▶ [MATERIAL TO PROCESS]
Begin

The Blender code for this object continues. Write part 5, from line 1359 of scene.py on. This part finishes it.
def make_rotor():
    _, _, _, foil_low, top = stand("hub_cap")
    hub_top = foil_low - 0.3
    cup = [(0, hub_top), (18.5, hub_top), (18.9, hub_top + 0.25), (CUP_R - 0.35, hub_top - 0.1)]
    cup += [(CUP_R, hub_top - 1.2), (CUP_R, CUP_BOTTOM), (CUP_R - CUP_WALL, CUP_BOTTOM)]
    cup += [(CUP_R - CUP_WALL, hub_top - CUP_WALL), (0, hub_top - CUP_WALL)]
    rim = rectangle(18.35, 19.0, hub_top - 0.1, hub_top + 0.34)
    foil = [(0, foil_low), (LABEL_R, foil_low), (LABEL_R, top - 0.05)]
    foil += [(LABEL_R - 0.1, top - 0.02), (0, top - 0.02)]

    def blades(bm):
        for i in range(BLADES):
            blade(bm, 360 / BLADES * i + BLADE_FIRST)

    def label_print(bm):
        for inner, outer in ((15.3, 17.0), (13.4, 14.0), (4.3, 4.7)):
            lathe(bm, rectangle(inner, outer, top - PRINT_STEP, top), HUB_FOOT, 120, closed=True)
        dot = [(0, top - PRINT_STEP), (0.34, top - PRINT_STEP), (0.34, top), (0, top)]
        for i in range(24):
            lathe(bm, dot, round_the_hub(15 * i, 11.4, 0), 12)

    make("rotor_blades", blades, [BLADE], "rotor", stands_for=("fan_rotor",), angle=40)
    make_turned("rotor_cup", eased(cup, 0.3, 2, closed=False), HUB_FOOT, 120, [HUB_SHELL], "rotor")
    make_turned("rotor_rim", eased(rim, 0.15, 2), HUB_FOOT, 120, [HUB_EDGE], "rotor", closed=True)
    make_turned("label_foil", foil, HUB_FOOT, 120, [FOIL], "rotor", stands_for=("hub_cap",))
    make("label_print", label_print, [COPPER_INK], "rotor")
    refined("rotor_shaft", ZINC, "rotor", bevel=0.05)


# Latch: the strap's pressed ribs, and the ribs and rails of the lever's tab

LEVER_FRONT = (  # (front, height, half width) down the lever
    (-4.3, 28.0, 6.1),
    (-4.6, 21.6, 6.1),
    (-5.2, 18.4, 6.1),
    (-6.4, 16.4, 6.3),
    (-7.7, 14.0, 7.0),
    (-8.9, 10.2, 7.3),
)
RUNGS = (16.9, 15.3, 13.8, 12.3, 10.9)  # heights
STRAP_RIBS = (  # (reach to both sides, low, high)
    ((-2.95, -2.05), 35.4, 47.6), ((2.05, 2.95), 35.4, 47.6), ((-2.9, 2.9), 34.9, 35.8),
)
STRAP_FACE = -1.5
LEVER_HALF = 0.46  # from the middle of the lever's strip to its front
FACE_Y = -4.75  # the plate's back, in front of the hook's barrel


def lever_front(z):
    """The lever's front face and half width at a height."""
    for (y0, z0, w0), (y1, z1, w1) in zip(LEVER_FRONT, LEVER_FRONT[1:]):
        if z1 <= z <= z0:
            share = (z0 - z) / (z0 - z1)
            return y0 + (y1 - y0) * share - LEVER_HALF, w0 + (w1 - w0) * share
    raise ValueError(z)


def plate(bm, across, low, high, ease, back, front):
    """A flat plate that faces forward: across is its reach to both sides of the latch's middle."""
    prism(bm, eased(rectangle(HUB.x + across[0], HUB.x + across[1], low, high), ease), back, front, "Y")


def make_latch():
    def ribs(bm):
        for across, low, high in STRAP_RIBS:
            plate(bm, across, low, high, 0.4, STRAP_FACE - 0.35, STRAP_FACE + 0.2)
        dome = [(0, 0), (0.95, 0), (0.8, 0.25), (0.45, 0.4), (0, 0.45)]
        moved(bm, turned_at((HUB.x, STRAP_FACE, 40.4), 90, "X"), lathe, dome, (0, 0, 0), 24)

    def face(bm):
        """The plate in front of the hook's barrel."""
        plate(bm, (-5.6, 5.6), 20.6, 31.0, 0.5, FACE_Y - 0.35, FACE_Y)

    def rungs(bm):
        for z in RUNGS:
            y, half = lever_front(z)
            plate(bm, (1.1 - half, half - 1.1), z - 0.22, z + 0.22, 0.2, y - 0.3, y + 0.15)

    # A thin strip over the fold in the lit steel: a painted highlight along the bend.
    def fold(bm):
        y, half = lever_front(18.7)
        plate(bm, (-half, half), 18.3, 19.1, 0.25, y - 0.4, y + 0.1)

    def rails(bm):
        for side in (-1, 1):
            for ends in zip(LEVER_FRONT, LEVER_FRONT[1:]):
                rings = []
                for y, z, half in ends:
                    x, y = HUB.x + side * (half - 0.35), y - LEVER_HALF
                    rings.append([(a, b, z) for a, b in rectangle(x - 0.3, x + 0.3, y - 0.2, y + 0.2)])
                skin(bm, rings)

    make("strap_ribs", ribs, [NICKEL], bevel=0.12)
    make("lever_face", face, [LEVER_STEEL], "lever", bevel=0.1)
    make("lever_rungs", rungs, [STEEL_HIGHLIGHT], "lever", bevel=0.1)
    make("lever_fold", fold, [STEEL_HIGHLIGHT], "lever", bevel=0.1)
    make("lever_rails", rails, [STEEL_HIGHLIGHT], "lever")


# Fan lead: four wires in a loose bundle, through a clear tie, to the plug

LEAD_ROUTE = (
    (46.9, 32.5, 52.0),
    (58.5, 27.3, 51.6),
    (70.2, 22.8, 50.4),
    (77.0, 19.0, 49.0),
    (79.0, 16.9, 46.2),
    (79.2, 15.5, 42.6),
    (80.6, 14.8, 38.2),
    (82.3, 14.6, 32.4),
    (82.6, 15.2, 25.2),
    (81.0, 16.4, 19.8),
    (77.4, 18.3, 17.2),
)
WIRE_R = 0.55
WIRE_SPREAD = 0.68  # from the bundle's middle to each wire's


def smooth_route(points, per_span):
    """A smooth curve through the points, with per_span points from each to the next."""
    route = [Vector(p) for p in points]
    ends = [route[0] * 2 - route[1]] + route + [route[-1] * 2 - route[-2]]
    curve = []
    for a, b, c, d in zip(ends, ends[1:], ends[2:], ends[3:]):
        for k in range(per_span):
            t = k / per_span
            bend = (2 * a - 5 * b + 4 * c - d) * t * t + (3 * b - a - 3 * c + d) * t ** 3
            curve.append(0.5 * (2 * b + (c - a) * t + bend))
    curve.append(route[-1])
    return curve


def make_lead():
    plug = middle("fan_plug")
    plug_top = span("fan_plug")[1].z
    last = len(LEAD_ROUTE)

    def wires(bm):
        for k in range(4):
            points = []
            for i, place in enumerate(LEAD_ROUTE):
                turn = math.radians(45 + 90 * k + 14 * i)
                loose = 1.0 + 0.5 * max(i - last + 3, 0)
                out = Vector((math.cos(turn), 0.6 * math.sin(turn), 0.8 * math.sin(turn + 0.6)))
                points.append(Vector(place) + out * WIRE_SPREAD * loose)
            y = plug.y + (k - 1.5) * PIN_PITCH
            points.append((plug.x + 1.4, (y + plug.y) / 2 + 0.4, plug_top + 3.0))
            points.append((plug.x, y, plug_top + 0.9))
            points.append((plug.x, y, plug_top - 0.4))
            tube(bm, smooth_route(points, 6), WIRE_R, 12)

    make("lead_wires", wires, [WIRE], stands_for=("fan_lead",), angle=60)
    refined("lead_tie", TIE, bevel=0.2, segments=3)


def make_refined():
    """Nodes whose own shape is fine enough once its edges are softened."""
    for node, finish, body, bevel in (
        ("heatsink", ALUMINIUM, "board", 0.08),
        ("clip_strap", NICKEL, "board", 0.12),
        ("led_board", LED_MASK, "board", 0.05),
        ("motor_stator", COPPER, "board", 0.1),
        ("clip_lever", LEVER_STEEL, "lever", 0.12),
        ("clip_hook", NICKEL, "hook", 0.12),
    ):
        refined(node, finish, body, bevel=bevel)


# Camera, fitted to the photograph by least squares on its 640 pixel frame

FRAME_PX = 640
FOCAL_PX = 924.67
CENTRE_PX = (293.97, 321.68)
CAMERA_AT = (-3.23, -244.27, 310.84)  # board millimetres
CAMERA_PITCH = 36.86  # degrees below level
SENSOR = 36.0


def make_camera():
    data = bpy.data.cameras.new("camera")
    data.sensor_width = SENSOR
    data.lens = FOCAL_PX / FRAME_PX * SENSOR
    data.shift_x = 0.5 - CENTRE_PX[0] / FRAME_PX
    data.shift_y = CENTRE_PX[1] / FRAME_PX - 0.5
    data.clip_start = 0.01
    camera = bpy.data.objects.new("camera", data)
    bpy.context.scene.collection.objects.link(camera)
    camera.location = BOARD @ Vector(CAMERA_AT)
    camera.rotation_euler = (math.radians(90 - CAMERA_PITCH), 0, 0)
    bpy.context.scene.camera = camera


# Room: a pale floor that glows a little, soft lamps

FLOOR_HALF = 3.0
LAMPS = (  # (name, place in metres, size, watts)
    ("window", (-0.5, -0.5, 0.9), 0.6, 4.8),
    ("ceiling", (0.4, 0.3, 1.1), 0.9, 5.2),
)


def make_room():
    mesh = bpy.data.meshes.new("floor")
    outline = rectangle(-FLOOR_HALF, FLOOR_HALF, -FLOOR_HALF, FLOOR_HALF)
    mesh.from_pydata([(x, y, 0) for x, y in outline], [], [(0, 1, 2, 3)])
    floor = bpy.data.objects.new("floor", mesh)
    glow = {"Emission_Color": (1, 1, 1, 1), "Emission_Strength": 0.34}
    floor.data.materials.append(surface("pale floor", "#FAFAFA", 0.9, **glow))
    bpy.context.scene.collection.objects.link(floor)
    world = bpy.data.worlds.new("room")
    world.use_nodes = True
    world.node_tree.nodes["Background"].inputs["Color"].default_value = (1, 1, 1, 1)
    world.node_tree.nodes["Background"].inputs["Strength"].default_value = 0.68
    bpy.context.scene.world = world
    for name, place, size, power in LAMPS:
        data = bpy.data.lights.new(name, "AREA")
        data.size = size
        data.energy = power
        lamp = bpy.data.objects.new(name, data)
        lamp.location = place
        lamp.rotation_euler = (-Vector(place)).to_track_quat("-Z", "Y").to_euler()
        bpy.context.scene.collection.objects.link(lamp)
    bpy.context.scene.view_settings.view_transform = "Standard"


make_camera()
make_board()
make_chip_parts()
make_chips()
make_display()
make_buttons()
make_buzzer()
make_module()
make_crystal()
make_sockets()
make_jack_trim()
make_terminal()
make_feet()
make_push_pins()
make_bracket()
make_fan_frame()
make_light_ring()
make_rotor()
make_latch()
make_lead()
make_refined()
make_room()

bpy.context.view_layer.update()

End
Begin

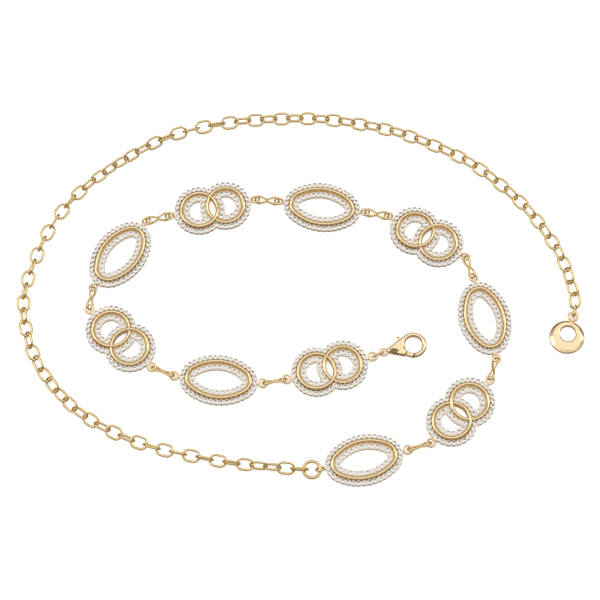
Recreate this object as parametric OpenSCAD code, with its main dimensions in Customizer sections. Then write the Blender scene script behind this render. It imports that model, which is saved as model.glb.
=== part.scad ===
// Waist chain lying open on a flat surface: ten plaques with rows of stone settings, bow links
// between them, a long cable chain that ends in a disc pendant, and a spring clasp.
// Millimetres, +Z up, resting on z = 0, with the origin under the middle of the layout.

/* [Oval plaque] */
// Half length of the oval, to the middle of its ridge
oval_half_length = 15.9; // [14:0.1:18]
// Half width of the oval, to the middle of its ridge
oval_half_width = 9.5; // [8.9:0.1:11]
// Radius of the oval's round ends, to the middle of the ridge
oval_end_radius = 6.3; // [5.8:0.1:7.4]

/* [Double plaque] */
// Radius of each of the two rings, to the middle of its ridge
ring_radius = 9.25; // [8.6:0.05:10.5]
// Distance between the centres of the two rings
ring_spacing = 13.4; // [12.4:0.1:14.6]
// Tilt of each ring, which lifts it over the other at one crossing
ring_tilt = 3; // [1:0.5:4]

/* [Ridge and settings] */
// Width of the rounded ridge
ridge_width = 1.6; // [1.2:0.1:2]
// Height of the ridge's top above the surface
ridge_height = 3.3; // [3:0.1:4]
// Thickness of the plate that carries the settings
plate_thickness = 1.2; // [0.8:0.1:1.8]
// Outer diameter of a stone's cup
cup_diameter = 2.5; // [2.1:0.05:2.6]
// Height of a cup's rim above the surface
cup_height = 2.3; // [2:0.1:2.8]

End
Begin

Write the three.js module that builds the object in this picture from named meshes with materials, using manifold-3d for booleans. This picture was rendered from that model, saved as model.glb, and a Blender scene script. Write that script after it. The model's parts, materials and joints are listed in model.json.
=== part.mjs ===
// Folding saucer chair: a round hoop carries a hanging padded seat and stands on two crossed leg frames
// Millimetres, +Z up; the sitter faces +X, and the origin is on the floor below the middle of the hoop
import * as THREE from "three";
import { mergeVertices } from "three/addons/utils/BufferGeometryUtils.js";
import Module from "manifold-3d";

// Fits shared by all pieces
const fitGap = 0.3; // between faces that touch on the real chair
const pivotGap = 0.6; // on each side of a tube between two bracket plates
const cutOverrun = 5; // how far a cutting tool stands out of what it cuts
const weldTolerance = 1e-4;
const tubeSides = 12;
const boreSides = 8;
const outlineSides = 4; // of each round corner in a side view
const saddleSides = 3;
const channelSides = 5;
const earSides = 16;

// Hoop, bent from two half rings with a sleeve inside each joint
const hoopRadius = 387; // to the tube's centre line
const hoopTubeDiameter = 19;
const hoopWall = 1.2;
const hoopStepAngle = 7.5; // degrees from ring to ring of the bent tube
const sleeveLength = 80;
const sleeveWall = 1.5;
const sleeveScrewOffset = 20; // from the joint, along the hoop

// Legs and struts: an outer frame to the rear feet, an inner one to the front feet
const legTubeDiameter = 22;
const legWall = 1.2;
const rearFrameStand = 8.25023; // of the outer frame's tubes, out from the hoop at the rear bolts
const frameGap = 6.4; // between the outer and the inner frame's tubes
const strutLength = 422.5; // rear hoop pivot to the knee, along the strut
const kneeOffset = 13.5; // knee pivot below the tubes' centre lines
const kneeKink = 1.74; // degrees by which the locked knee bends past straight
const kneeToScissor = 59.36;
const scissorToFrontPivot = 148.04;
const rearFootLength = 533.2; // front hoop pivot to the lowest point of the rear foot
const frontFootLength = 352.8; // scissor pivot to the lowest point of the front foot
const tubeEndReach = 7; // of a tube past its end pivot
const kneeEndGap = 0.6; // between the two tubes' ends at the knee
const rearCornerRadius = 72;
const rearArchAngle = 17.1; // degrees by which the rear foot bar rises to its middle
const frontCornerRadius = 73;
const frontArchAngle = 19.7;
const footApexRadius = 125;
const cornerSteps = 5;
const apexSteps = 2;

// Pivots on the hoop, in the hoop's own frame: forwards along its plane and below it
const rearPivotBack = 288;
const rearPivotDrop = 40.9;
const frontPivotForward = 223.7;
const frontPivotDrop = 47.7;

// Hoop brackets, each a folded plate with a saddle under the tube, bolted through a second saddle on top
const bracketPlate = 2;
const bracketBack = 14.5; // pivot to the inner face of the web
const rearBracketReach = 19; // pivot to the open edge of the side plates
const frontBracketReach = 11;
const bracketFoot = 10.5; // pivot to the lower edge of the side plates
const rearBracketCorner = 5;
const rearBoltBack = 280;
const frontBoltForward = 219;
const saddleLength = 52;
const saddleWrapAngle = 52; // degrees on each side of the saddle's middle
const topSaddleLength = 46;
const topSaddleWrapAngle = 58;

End

▶ [GIVEN TASK]
Pick out and copy the lines of the material that include the word "this".

▶ [TASK OUTPUT]
The Blender code for this object continues. Write part 5, from line 1359 of scene.py on. This part finishes it.
Recreate this object as parametric OpenSCAD code, with its main dimensions in Customizer sections. Then write the Blender scene script behind this render. It imports that model, which is saved as model.glb.
Write the three.js module that builds the object in this picture from named meshes with materials, using manifold-3d for booleans. This picture was rendered from that model, saved as model.glb, and a Blender scene script. Write that script after it. The model's parts, materials and joints are listed in model.json.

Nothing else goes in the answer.